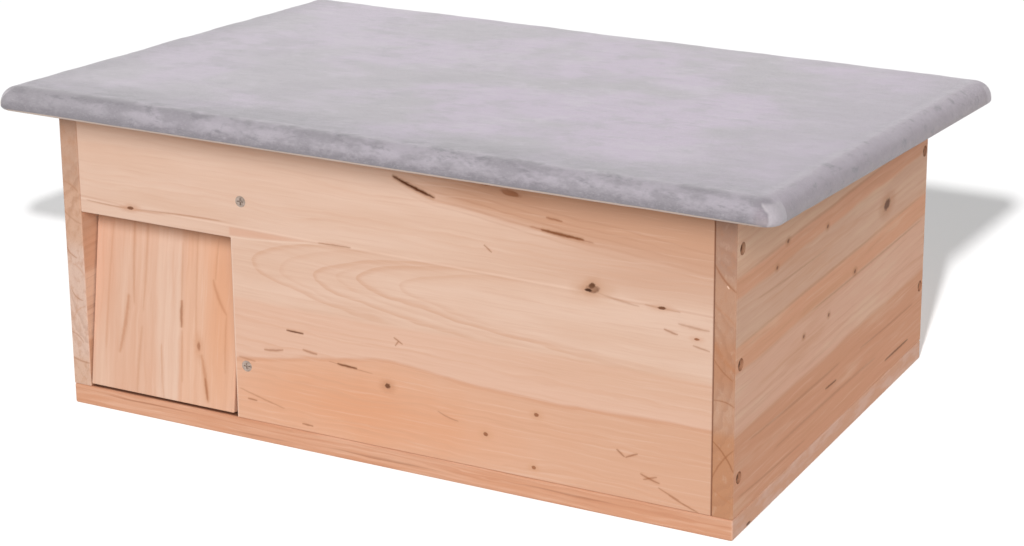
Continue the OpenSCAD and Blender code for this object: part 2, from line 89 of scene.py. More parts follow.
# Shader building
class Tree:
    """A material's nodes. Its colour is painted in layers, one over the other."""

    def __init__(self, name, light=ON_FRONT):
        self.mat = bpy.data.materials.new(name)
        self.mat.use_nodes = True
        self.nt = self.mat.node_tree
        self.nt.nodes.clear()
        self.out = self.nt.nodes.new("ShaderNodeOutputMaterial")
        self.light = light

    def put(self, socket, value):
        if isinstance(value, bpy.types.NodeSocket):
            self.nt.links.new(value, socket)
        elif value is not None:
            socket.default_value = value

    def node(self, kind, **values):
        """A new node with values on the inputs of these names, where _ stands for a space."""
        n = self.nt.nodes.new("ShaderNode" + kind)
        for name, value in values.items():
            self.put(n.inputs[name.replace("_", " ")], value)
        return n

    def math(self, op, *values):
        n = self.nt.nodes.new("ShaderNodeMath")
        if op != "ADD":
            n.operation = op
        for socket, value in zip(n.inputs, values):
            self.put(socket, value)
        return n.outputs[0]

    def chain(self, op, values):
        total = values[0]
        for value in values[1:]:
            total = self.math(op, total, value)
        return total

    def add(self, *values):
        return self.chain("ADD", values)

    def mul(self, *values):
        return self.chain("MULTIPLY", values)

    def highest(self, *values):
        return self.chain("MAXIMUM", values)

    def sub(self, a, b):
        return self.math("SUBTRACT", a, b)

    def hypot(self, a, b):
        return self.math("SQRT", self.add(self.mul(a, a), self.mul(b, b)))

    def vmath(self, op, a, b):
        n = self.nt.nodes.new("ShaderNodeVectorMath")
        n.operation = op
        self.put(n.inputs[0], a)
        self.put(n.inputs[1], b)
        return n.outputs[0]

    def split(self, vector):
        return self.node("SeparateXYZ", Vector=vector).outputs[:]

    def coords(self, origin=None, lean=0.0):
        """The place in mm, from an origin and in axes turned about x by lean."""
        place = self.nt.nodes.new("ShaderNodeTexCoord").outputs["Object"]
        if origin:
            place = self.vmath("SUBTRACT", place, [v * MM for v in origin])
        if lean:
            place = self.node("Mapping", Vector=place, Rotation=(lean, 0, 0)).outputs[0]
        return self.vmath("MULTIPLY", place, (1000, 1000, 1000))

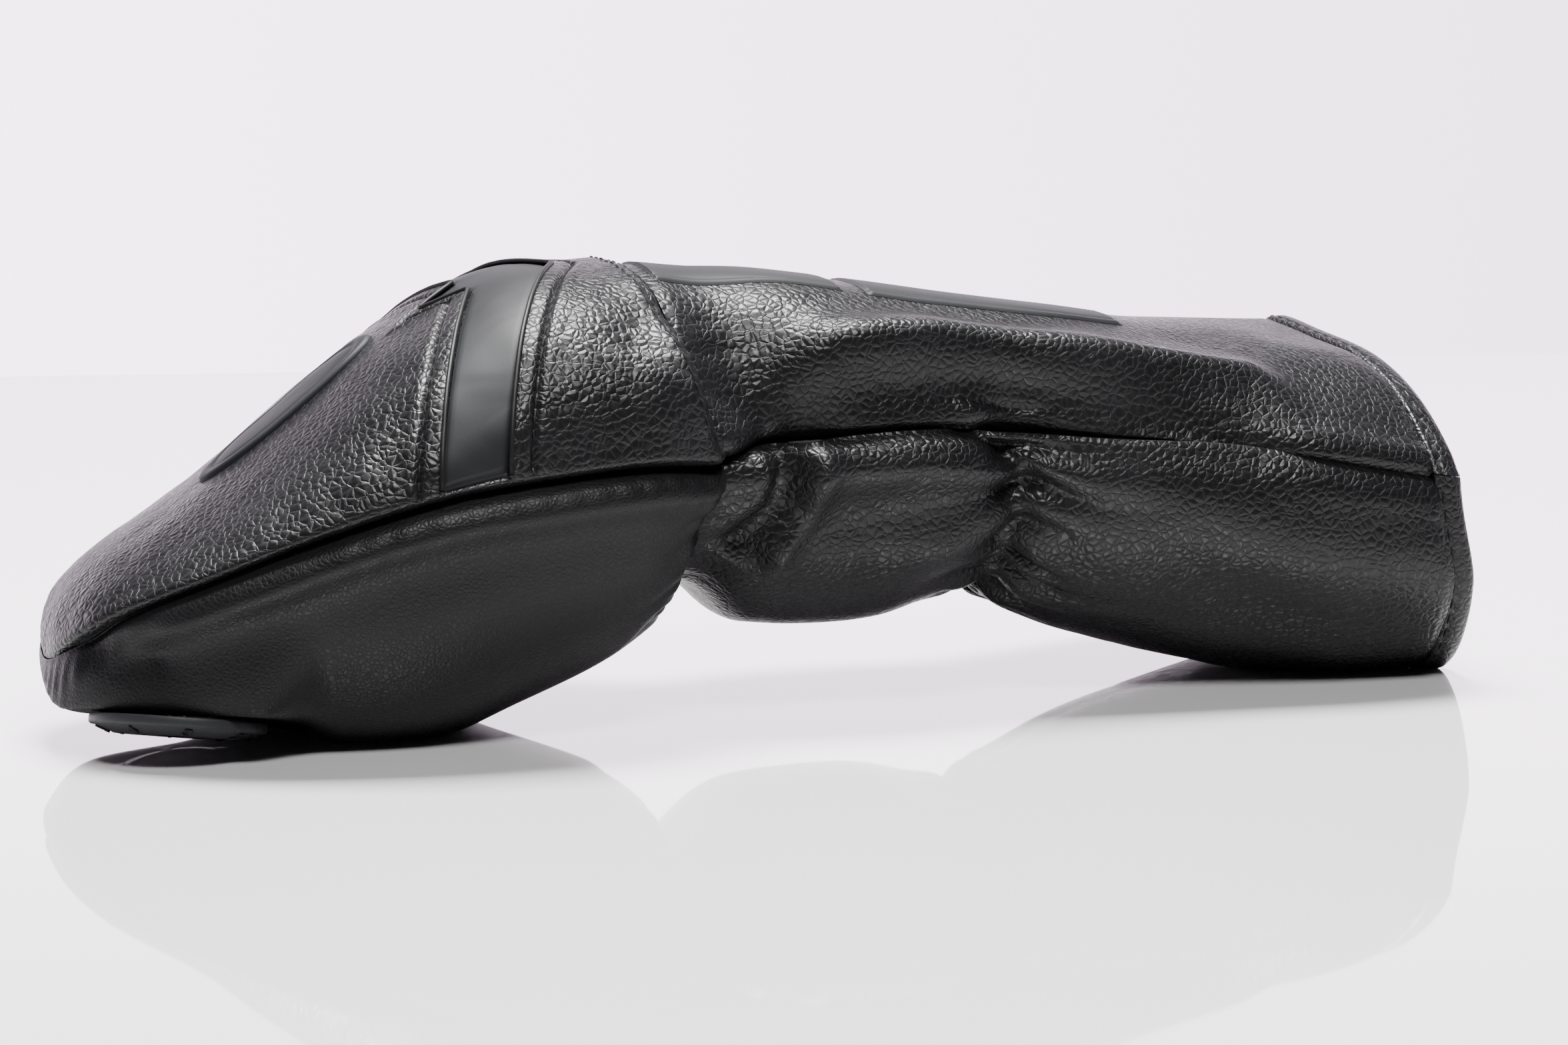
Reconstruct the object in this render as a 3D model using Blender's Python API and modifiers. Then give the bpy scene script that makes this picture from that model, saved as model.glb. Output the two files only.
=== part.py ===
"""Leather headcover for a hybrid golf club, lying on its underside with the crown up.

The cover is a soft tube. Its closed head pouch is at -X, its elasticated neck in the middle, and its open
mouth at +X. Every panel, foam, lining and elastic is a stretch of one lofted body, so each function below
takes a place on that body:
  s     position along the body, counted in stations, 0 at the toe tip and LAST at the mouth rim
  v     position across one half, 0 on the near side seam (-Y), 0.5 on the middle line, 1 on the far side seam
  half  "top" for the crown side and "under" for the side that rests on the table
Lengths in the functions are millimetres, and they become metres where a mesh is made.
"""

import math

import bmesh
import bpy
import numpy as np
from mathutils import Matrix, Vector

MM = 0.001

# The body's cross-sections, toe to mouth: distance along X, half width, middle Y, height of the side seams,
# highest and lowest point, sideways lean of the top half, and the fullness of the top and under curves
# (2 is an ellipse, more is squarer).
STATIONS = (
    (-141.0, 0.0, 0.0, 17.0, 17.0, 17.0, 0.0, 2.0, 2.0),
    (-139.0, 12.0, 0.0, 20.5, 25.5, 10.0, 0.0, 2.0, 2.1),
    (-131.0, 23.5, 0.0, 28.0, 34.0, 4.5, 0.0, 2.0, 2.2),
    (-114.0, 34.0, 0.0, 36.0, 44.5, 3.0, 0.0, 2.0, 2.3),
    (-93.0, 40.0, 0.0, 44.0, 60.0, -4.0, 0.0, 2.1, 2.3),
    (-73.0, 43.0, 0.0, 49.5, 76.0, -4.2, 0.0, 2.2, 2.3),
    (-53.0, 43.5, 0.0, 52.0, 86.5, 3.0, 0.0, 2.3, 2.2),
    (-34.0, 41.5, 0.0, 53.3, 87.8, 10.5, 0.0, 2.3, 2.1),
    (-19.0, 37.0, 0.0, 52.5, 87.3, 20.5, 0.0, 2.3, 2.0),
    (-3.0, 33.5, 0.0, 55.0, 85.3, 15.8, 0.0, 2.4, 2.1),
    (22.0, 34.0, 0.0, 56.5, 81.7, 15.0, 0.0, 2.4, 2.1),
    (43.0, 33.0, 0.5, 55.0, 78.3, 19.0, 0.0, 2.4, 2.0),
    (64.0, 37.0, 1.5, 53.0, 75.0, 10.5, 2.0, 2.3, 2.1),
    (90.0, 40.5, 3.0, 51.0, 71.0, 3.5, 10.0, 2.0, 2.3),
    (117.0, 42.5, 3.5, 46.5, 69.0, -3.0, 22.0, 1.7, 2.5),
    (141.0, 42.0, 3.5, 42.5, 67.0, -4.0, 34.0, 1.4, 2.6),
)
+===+
== OBJECTIVE ==
Everything from the first line above up to and including the line that contains "material's nodes. Its" should be printed exactly; please print only that.

== TASK RESPONSE ==
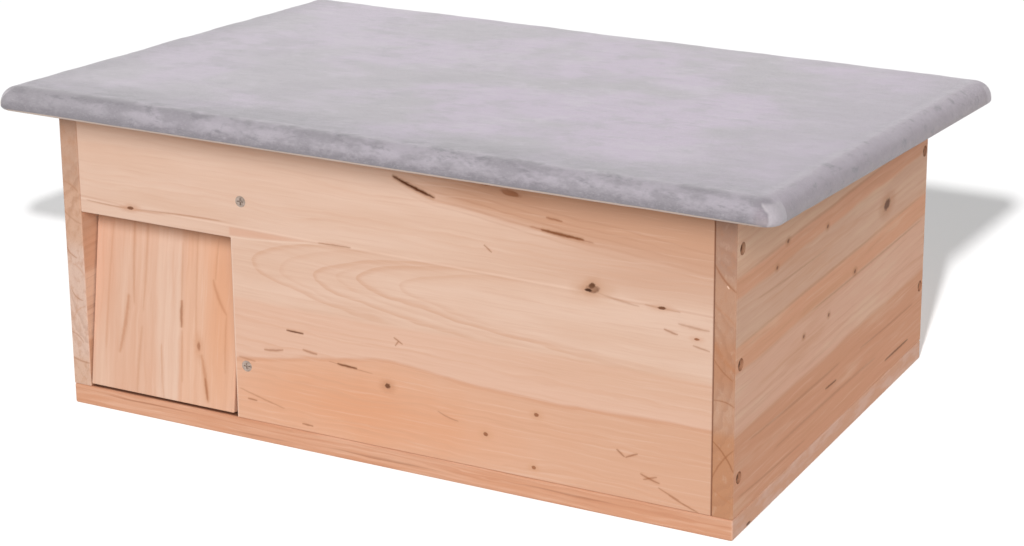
Continue the OpenSCAD and Blender code for this object: part 2, from line 89 of scene.py. More parts follow.
# Shader building
class Tree:
    """A material's nodes. Its colour is painted in layers, one over the other."""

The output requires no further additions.